Example inference.yaml:
dataset:
test:
- name: test
data_src: mini_an4/asr
data_src_args:
split: test
model:
_target_: src.inference.MyGreedyDecoder
checkpoint_path: ${exp_dir}/last.ckpt
beam_size: 1
input_key: speech
output_fn: src.inference.build_output
provider:
_target_: espnet3.systems.base.inference_provider.InferenceProvider
runner:
_target_: espnet3.systems.base.inference_runner.InferenceRunnerExample src/inference.py:
from pathlib import Path
import torch
class MyGreedyDecoder:
def __init__(self, checkpoint_path, beam_size=1):
self.checkpoint_path = Path(checkpoint_path)

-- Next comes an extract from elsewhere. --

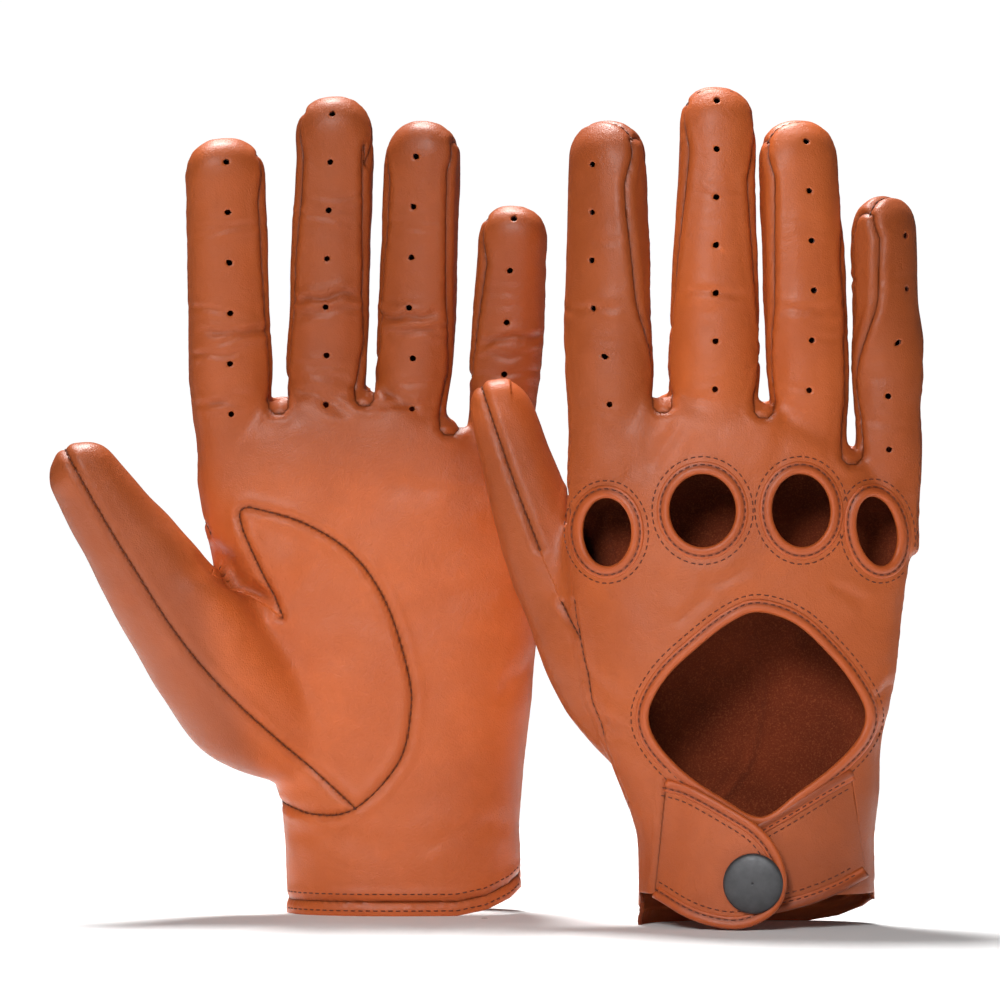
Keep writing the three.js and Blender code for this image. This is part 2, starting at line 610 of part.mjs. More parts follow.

self.beam_size = beam_size
self.model = self._load_model()
def _load_model(self):
checkpoint = torch.load(self.checkpoint_path, map_location="cpu")
model = checkpoint["model"]
model.eval()
return model
def __call__(self, speech):
tokens = self.model.decode(speech, beam_size=self.beam_size)
text = self.model.tokenizer.decode(tokens)
return {"text": text, "tokens": tokens}
def build_output(*, data, model_output, idx):
return {
"utt_id": data.get("uttid", str(idx)),
"hyp": model_output["text"],
"token_ids": " ".join(str(v) for v in model_output["tokens"]),
"ref": data.get("text", ""),
}The runtime order is:
InferenceRunnerloads one sample from the dataset- it calls
model(**inputs) - it calls
build_output(...) - it writes
hyp.scp,token_ids.scp, andref.scp
When to replace InferenceRunner
Replace the runner only when model -> output_fn -> SCP is not enough.
Examples:
- streaming decode with internal state
- multi-step search with custom batching
- non-standard output validation
Minimal custom runner example:
from espnet3.systems.base.inference_runner import InferenceRunner
class MyInferenceRunner(InferenceRunner):
@staticmethod
def forward(idx, dataset=None, model=None, **kwargs):
data = dataset[idx]
model_output = model.decode_stream(data["speech"])
return {
"utt_id": data.get("uttid", str(idx)),
"hyp": model_output["text"],
"ref": data.get("text", ""),
}Config:
runner:
_target_: src.inference.MyInferenceRunnerUse this path only when output_fn is not enough.